EXERCISE DIRECTIONS ::
Each line below should be quoted exactly, please.
— START MATERIAL PROVIDED —
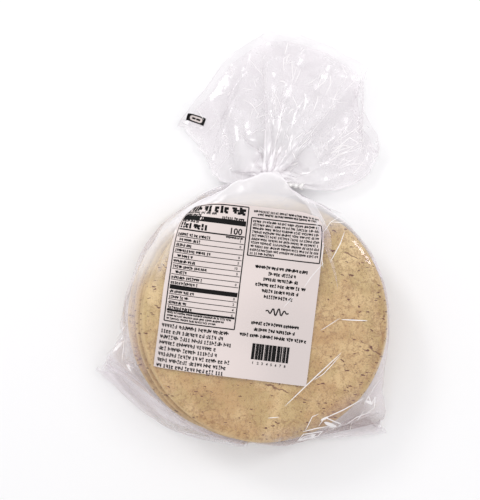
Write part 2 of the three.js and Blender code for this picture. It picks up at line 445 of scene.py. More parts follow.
# %% The crust's finish
def crust(bread, name, low, high, seed, cracks=()):
    """Gives one bread its finish, centred on it, with its own random pattern."""
    bake = Finish(name)
    where = bake.node("TexCoord", output=3)
    middle = [(low[k] + high[k]) / 2 for k in range(3)]
    centred = bake.node("Mapping", Vector=where, Location=[-m for m in middle])
    swirl = bake.node("TexNoise", output=1, Vector=centred, Scale=150, Detail=3)
    ragged = bake.blend(centred, swirl, 0.006)
    east = bake.node("SeparateXYZ", output=0, Vector=ragged) - 0.003
    north = bake.node("SeparateXYZ", output=1, Vector=ragged) - 0.003

    def cloud(scale, detail=3.0, shift=0.0):
        return bake.node(
            "TexNoise", {"noise_dimensions": "4D"}, Vector=centred, W=seed + shift,
            Scale=scale, Detail=detail, Roughness=0.6,
        )

    def crack(x0, y0, x1, y1):
        """1 on a thin ragged line between two places, in millimetres from the middle."""
        length = math.hypot(x1 - x0, y1 - y0)
        ahead_x, ahead_y = (x1 - x0) / length, (y1 - y0) / length
        right, up = east - x0 * MM, north - y0 * MM
        ahead = right * ahead_x + up * ahead_y
        beside = up * ahead_x - right * ahead_y
        ends = ahead.step(0, 5 * MM) * ahead.step(length * MM, (length - 5) * MM)
        return ends * beside.power(2).step((0.75 * MM) ** 2, (0.25 * MM) ** 2)

    spread = bake.node("VectorMath", {"operation": "LENGTH"}, output=1, Vector=centred)
    rim = spread.step(pita_radius * 0.7, pita_radius * 0.99)
    edge = spread.step(pita_radius * 0.955, pita_radius * 0.985)
    west = (north * 0.6 - east).step(0.05, 0.105)
    blotches, patches = cloud(24), cloud(60, shift=4)
    grain, dust = cloud(300, detail=5, shift=7), cloud(800, shift=11)
    fine = grain * 0.45 + dust * 0.55
    puffed = (blotches * 0.5 + patches * 0.5).step(0.42, 0.6) * 0.6
    pale = puffed + west * 0.85 + (north * 0.8 + east * 0.4).step(0.03, 0.1) * 0.75
    colour = bake.blend(CRUST_TAN, CRUST_PALE, pale.at_most(0.95))
    colour = bake.blend(colour, CRUST_GREEN, cloud(38, shift=17).step(0.46, 0.6) * 0.5)
    toasted = fine + rim * 0.03 + east.step(-0.02, 0.09) * 0.02 - west * 0.03
    colour = bake.blend(colour, CRUST_BROWN, toasted.step(0.49, 0.63) * 0.56)
    cells = bake.node("TexVoronoi", {"feature": "DISTANCE_TO_EDGE"}, Vector=ragged, Scale=120)
    veins = cells.step(0.08, 0.01) * cloud(45, shift=23).step(0.46, 0.6)
    colour = bake.blend(colour, CRUST_BROWN, veins * 0.4)
    # Paler edge: partly a pita's real pale rim, partly painted light on the rim's shaded sides.
    colour = bake.blend(colour, CRUST_PALE, edge * 0.6)
    bran = 0.0
    for scale, turn, size, share in FLECKS:
        drawn_out = bake.node("Mapping", Vector=ragged, Rotation=(0, 0, turn), Scale=(0.7, 2.5, 1))
        crumb = bake.node("TexVoronoi", {"feature": "F1"}, Vector=drawn_out, Scale=scale)
        chance = cloud(75, detail=2, shift=scale) + rim * 0.05 + east.step(0, 0.08) * 0.03
        chance = chance + west * 0.02
        bran = crumb.step(size, size * 0.7) * chance.step(share, share + 0.02) + bran
    for ends in cracks:
        bran = crack(*ends) * patches.step(0.4, 0.52) * 0.8 + bran
    bran = bran.at_most(1.0)
    colour = bake.blend(colour, BRAN, bran * 0.96)
    relief = grain * 0.5 + dust * 0.3 + patches * 0.6 - veins * 0.2 - bran * 0.25
    bump = bake.node("Bump", Strength=0.6, Distance=0.0014, Height=relief)
    bake.coat(bread, Base_Color=colour, Roughness=0.86, Specular_IOR_Level=0.25, Normal=bump)


for number, (bread, name) in enumerate(zip(breads, PITAS)):
    low, high = pita_boxes[name]
    cracks = CRACKS if name == TOP_PITA else ()
    crust(bread, "crust_" + name, low, high, 3.0 + number, cracks)
    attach(bread, "root")
    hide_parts(name)
print("nodes in the last crust:", len(breads[-1].data.materials[0].node_tree.nodes))

# %% [markdown]
# ## The film
# The bag is cut from a roll of thin clear tube: two plies joined down both sides and welded
# across the bottom. The breads go in, the tube is gathered in a bunch above them, and a tie
# holds the bunch. Wrinkles like these are hard to model by hand and come free from a cloth
# simulation: the flat tube starts at its real cut size, the stack rises inside it, and the
# bunch, the corners and the free end are led to where they lie on the plain frame.
# The solver is steadiest on things about a metre or two long, so it all runs ten times larger.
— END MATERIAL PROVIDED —
TASK ANSWER ::
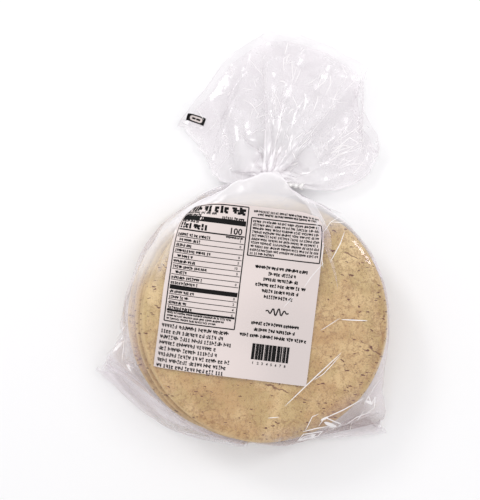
Write part 2 of the three.js and Blender code for this picture. It picks up at line 445 of scene.py. More parts follow.
# %% The crust's finish
def crust(bread, name, low, high, seed, cracks=()):
    """Gives one bread its finish, centred on it, with its own random pattern."""
    bake = Finish(name)
    where = bake.node("TexCoord", output=3)
    middle = [(low[k] + high[k]) / 2 for k in range(3)]
    centred = bake.node("Mapping", Vector=where, Location=[-m for m in middle])
    swirl = bake.node("TexNoise", output=1, Vector=centred, Scale=150, Detail=3)
    ragged = bake.blend(centred, swirl, 0.006)
    east = bake.node("SeparateXYZ", output=0, Vector=ragged) - 0.003
    north = bake.node("SeparateXYZ", output=1, Vector=ragged) - 0.003

    def cloud(scale, detail=3.0, shift=0.0):
        return bake.node(
            "TexNoise", {"noise_dimensions": "4D"}, Vector=centred, W=seed + shift,
            Scale=scale, Detail=detail, Roughness=0.6,
        )

    def crack(x0, y0, x1, y1):
        """1 on a thin ragged line between two places, in millimetres from the middle."""
        length = math.hypot(x1 - x0, y1 - y0)
        ahead_x, ahead_y = (x1 - x0) / length, (y1 - y0) / length
        right, up = east - x0 * MM, north - y0 * MM
        ahead = right * ahead_x + up * ahead_y
        beside = up * ahead_x - right * ahead_y
        ends = ahead.step(0, 5 * MM) * ahead.step(length * MM, (length - 5) * MM)
        return ends * beside.power(2).step((0.75 * MM) ** 2, (0.25 * MM) ** 2)

    spread = bake.node("VectorMath", {"operation": "LENGTH"}, output=1, Vector=centred)
    rim = spread.step(pita_radius * 0.7, pita_radius * 0.99)
    edge = spread.step(pita_radius * 0.955, pita_radius * 0.985)
    west = (north * 0.6 - east).step(0.05, 0.105)
    blotches, patches = cloud(24), cloud(60, shift=4)
    grain, dust = cloud(300, detail=5, shift=7), cloud(800, shift=11)
    fine = grain * 0.45 + dust * 0.55
    puffed = (blotches * 0.5 + patches * 0.5).step(0.42, 0.6) * 0.6
    pale = puffed + west * 0.85 + (north * 0.8 + east * 0.4).step(0.03, 0.1) * 0.75
    colour = bake.blend(CRUST_TAN, CRUST_PALE, pale.at_most(0.95))
    colour = bake.blend(colour, CRUST_GREEN, cloud(38, shift=17).step(0.46, 0.6) * 0.5)
    toasted = fine + rim * 0.03 + east.step(-0.02, 0.09) * 0.02 - west * 0.03
    colour = bake.blend(colour, CRUST_BROWN, toasted.step(0.49, 0.63) * 0.56)
    cells = bake.node("TexVoronoi", {"feature": "DISTANCE_TO_EDGE"}, Vector=ragged, Scale=120)
    veins = cells.step(0.08, 0.01) * cloud(45, shift=23).step(0.46, 0.6)
    colour = bake.blend(colour, CRUST_BROWN, veins * 0.4)
    # Paler edge: partly a pita's real pale rim, partly painted light on the rim's shaded sides.
    colour = bake.blend(colour, CRUST_PALE, edge * 0.6)
    bran = 0.0
    for scale, turn, size, share in FLECKS:
        drawn_out = bake.node("Mapping", Vector=ragged, Rotation=(0, 0, turn), Scale=(0.7, 2.5, 1))
        crumb = bake.node("TexVoronoi", {"feature": "F1"}, Vector=drawn_out, Scale=scale)
        chance = cloud(75, detail=2, shift=scale) + rim * 0.05 + east.step(0, 0.08) * 0.03
        chance = chance + west * 0.02
        bran = crumb.step(size, size * 0.7) * chance.step(share, share + 0.02) + bran
    for ends in cracks:
        bran = crack(*ends) * patches.step(0.4, 0.52) * 0.8 + bran
    bran = bran.at_most(1.0)
    colour = bake.blend(colour, BRAN, bran * 0.96)
    relief = grain * 0.5 + dust * 0.3 + patches * 0.6 - veins * 0.2 - bran * 0.25
    bump = bake.node("Bump", Strength=0.6, Distance=0.0014, Height=relief)
    bake.coat(bread, Base_Color=colour, Roughness=0.86, Specular_IOR_Level=0.25, Normal=bump)


for number, (bread, name) in enumerate(zip(breads, PITAS)):
    low, high = pita_boxes[name]
    cracks = CRACKS if name == TOP_PITA else ()
    crust(bread, "crust_" + name, low, high, 3.0 + number, cracks)
    attach(bread, "root")
    hide_parts(name)
print("nodes in the last crust:", len(breads[-1].data.materials[0].node_tree.nodes))

# %% [markdown]
# ## The film
# The bag is cut from a roll of thin clear tube: two plies joined down both sides and welded
# across the bottom. The breads go in, the tube is gathered in a bunch above them, and a tie
# holds the bunch. Wrinkles like these are hard to model by hand and come free from a cloth
# simulation: the flat tube starts at its real cut size, the stack rises inside it, and the
# bunch, the corners and the free end are led to where they lie on the plain frame.
# The solver is steadiest on things about a metre or two long, so it all runs ten times larger.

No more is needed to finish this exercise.